***** Data for this exercise

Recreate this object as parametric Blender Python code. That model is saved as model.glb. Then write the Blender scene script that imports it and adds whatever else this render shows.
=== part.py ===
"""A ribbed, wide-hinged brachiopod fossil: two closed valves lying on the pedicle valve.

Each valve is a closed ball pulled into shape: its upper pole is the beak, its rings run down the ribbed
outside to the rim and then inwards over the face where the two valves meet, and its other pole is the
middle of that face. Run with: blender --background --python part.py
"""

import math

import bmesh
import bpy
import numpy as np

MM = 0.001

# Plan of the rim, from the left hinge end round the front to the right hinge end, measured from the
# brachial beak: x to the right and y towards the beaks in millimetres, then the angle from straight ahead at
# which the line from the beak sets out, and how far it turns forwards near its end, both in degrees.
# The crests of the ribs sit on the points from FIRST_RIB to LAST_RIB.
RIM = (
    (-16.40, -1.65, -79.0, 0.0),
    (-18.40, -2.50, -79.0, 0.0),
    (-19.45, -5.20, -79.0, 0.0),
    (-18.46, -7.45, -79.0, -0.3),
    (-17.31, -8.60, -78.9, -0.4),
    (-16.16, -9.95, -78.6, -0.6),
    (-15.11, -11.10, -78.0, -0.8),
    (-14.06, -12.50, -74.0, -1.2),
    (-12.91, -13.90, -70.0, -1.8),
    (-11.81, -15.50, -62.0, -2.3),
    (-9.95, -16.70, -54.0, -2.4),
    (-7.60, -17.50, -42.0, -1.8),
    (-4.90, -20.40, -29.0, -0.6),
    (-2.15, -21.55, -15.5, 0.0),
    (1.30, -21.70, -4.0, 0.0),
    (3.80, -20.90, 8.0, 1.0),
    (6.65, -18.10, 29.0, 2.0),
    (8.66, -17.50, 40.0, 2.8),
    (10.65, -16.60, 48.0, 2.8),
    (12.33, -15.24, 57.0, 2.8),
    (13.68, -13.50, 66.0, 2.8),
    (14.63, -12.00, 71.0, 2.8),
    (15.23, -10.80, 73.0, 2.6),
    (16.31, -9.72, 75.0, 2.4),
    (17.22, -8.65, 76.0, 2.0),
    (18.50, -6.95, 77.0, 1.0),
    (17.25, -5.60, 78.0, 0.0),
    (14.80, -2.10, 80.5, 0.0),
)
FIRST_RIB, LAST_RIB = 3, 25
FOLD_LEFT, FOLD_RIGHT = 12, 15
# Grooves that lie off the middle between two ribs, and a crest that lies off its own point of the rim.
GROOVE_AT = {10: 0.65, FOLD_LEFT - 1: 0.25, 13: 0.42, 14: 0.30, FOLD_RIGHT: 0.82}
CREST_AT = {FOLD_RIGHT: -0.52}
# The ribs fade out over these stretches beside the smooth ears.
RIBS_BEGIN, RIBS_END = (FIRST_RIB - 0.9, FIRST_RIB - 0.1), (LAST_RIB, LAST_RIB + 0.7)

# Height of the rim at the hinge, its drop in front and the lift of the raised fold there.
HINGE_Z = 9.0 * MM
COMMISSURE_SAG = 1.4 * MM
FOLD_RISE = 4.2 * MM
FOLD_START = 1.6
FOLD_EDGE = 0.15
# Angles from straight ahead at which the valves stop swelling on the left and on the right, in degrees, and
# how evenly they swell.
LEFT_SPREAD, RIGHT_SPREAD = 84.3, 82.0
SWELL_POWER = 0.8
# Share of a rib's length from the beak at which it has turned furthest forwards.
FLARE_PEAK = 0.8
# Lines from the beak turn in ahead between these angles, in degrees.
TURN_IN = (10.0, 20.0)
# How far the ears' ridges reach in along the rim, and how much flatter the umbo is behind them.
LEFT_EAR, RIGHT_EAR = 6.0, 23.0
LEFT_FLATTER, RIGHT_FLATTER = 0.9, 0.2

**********
***** Data for this exercise

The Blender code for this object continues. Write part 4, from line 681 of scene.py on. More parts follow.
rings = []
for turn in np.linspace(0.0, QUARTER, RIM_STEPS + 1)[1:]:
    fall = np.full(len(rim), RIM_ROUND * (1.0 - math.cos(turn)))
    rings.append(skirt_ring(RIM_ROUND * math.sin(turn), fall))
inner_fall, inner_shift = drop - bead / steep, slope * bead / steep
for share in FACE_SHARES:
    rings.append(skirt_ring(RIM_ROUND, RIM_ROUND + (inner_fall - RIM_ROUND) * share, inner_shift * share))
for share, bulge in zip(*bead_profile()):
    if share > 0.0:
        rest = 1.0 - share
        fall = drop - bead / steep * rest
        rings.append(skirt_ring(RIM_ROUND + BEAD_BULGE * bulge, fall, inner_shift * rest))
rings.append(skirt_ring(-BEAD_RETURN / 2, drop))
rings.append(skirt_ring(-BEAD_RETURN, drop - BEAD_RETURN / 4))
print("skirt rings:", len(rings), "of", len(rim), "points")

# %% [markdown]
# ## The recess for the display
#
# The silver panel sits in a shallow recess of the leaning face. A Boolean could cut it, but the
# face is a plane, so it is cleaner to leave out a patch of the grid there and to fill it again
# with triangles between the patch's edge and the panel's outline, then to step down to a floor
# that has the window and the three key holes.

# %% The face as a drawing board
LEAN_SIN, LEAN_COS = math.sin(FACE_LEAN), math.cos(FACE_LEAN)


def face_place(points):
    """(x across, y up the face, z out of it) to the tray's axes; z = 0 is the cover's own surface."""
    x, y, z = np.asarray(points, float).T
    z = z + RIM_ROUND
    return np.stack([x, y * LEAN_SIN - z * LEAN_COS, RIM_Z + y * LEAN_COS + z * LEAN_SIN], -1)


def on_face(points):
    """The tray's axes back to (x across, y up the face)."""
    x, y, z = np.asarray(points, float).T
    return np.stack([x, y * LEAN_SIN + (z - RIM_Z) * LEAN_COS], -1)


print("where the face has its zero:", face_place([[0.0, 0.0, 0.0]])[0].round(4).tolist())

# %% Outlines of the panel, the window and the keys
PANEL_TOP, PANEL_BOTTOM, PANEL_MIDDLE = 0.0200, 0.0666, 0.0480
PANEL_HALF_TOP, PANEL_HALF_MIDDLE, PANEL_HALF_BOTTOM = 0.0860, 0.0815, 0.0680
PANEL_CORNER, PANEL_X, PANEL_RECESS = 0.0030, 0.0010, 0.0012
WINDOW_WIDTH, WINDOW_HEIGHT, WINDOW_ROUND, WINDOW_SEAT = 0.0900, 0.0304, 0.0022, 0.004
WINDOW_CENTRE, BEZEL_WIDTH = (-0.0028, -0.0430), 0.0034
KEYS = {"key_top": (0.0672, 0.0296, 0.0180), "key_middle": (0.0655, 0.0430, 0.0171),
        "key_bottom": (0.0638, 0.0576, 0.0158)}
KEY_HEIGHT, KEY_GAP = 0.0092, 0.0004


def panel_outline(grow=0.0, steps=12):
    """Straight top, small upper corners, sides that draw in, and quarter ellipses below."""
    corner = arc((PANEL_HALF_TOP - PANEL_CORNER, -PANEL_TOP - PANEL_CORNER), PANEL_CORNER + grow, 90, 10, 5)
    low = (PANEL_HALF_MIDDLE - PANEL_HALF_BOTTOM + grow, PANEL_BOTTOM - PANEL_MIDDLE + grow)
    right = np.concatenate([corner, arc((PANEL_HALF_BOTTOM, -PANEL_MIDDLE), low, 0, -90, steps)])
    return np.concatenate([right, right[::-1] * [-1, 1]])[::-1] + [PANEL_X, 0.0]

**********

#### What the task requires:
Return all lines of the material above in which the word "code" occurs.

#### In response:
Recreate this object as parametric Blender Python code. That model is saved as model.glb. Then write the Blender scene script that imports it and adds whatever else this render shows.
The Blender code for this object continues. Write part 4, from line 681 of scene.py on. More parts follow.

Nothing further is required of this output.